## SUPPLIED DATA
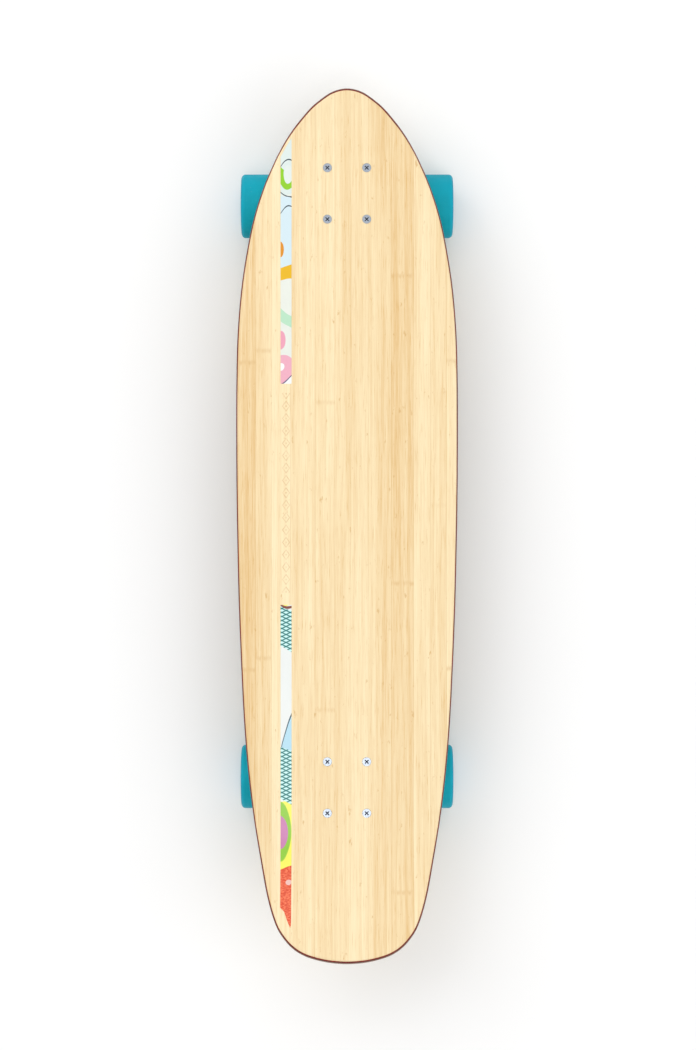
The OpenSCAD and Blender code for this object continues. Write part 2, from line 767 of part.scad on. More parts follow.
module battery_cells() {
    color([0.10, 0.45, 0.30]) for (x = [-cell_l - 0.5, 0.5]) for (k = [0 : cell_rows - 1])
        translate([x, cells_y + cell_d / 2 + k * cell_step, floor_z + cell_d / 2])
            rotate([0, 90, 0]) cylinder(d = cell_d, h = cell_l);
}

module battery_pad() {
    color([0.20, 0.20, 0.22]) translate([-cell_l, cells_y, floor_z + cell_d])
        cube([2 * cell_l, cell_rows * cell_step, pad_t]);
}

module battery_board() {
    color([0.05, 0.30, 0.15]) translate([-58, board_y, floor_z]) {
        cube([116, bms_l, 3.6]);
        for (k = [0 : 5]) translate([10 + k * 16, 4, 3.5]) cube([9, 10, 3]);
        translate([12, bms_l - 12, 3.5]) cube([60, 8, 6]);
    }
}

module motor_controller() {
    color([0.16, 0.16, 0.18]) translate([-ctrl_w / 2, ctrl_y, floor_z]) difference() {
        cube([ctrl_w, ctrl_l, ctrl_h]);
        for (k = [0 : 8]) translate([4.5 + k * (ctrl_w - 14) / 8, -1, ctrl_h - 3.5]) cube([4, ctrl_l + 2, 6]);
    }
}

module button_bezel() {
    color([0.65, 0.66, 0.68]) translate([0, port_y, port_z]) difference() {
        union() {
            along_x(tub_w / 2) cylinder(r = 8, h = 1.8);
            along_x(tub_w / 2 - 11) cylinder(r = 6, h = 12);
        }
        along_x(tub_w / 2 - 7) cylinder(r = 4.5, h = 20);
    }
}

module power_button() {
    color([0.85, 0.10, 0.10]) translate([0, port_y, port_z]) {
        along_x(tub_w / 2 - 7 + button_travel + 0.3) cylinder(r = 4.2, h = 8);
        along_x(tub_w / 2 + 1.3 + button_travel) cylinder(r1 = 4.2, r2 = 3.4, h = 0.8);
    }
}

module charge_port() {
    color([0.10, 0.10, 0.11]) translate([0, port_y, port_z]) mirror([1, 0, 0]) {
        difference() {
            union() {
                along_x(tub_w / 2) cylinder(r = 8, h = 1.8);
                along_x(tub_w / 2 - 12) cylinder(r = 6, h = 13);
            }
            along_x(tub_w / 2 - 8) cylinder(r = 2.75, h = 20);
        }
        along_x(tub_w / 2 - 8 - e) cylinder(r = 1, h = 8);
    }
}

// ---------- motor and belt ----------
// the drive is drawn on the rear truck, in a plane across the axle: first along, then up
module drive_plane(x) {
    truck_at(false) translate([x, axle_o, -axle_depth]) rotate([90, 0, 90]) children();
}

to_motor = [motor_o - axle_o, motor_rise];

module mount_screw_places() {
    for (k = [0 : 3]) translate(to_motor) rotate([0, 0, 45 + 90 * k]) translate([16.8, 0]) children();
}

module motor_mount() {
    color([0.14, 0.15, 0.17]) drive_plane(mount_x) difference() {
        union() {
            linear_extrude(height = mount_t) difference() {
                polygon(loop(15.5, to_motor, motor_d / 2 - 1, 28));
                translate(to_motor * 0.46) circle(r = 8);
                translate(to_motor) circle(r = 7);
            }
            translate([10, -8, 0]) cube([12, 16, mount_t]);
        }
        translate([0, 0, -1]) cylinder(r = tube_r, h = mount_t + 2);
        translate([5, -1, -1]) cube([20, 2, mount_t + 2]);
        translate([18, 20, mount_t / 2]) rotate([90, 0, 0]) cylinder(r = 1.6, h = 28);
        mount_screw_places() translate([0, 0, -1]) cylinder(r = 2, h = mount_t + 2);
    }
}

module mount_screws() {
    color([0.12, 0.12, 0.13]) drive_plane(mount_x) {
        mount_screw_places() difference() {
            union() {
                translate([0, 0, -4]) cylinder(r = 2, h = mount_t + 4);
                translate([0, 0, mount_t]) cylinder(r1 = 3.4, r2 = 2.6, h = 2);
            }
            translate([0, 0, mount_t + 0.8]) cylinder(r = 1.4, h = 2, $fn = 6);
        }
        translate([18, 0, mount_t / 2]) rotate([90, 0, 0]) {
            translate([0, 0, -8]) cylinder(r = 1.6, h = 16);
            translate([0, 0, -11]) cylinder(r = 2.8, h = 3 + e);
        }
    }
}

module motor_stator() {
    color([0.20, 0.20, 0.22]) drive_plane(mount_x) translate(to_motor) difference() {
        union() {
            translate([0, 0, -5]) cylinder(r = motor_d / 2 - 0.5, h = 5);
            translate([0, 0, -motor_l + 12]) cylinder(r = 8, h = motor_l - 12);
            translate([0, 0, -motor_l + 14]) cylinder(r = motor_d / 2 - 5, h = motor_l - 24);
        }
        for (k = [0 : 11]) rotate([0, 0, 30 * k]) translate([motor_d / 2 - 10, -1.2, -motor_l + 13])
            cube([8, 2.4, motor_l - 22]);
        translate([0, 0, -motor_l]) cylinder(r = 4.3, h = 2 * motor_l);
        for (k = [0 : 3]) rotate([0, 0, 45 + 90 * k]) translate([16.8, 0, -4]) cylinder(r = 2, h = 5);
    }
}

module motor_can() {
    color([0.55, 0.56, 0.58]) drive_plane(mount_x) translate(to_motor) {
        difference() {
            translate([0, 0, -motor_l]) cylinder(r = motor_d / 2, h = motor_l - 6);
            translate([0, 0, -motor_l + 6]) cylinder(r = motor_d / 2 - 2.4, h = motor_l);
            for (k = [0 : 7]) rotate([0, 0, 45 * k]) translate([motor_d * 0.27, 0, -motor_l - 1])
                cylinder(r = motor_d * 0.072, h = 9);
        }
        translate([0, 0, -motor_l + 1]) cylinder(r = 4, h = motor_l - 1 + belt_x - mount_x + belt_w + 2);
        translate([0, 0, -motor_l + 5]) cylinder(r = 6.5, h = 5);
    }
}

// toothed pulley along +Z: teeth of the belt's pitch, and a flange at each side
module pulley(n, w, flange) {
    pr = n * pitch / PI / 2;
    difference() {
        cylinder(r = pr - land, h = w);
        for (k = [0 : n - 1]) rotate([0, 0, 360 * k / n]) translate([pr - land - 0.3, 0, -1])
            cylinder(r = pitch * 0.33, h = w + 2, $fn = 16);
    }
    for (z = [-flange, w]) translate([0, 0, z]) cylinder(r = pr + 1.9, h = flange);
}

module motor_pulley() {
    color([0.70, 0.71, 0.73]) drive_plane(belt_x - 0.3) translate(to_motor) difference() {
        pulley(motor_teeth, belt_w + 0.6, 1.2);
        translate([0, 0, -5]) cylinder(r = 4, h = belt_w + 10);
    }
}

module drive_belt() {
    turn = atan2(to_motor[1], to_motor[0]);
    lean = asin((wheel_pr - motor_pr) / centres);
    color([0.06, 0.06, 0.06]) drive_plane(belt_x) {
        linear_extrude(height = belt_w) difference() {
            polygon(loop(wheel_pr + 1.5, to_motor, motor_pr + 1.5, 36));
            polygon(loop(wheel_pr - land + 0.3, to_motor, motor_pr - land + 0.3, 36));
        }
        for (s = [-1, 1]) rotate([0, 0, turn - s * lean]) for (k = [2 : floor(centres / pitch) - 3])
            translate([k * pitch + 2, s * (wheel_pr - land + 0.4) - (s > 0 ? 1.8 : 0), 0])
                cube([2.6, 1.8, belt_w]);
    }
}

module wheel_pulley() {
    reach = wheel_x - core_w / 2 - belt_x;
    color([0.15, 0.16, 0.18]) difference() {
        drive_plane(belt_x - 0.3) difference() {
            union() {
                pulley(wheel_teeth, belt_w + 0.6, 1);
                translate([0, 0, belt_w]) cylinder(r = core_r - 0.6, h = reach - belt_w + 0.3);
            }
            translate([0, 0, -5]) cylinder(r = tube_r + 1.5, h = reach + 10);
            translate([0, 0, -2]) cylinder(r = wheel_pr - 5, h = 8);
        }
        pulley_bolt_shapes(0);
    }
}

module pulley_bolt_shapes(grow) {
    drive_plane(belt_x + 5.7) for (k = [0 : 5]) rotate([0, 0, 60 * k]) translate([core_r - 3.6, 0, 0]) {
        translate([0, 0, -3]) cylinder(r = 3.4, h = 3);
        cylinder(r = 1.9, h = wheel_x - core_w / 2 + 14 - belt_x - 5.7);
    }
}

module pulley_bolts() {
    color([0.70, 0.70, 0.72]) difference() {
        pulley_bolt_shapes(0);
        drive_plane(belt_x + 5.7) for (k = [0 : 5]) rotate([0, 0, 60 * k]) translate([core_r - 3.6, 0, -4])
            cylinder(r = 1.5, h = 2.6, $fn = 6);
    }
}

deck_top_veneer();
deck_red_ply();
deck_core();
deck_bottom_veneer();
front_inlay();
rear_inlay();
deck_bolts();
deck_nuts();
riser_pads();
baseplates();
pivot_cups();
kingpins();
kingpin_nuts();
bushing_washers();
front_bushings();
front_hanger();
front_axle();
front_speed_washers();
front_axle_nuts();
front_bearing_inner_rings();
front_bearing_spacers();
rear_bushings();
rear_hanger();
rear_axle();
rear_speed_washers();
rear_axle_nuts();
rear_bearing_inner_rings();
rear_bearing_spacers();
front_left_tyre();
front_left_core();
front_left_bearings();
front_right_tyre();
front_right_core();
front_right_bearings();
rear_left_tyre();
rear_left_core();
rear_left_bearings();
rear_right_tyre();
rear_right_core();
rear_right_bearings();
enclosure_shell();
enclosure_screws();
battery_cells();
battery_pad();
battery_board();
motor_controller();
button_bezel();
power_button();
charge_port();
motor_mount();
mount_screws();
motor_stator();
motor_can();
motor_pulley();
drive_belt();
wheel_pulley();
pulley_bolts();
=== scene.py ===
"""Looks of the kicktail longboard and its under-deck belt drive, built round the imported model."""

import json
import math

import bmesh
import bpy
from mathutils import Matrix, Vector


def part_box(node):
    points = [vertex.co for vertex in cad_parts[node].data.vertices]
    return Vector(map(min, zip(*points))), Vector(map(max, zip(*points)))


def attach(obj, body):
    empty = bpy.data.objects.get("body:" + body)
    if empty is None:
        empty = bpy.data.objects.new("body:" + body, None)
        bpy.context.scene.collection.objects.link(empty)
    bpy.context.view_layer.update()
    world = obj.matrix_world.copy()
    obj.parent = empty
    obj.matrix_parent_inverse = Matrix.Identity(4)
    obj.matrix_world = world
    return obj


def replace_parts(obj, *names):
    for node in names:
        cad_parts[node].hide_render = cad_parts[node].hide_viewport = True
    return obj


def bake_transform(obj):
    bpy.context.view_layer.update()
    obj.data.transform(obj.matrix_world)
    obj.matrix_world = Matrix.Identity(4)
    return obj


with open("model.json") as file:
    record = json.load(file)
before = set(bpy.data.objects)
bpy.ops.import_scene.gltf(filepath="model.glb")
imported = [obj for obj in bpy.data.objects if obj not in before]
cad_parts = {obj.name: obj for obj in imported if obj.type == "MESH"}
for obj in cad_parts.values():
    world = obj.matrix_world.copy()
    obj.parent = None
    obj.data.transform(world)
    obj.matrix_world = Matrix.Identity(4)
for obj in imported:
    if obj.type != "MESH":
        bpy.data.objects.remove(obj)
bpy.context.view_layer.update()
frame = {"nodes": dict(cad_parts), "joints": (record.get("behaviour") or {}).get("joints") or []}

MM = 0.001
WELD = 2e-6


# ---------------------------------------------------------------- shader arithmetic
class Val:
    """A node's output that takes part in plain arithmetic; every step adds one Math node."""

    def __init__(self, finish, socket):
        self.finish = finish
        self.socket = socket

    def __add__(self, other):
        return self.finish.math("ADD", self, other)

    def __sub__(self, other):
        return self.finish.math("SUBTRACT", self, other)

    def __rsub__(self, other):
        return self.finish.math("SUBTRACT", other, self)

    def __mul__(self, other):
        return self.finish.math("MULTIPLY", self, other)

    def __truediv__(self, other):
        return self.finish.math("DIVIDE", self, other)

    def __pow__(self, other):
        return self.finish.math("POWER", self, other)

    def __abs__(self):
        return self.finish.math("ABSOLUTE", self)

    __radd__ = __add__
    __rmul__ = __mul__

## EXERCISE
Write out exactly the lines running from the line containing "obj.matrix_world = world" to the line containing "WELD = 2e-6", with both of those lines included.

## THE RESPONSE
    obj.matrix_world = world
    return obj


def replace_parts(obj, *names):
    for node in names:
        cad_parts[node].hide_render = cad_parts[node].hide_viewport = True
    return obj


def bake_transform(obj):
    bpy.context.view_layer.update()
    obj.data.transform(obj.matrix_world)
    obj.matrix_world = Matrix.Identity(4)
    return obj


with open("model.json") as file:
    record = json.load(file)
before = set(bpy.data.objects)
bpy.ops.import_scene.gltf(filepath="model.glb")
imported = [obj for obj in bpy.data.objects if obj not in before]
cad_parts = {obj.name: obj for obj in imported if obj.type == "MESH"}
for obj in cad_parts.values():
    world = obj.matrix_world.copy()
    obj.parent = None
    obj.data.transform(world)
    obj.matrix_world = Matrix.Identity(4)
for obj in imported:
    if obj.type != "MESH":
        bpy.data.objects.remove(obj)
bpy.context.view_layer.update()
frame = {"nodes": dict(cad_parts), "joints": (record.get("behaviour") or {}).get("joints") or []}

MM = 0.001
WELD = 2e-6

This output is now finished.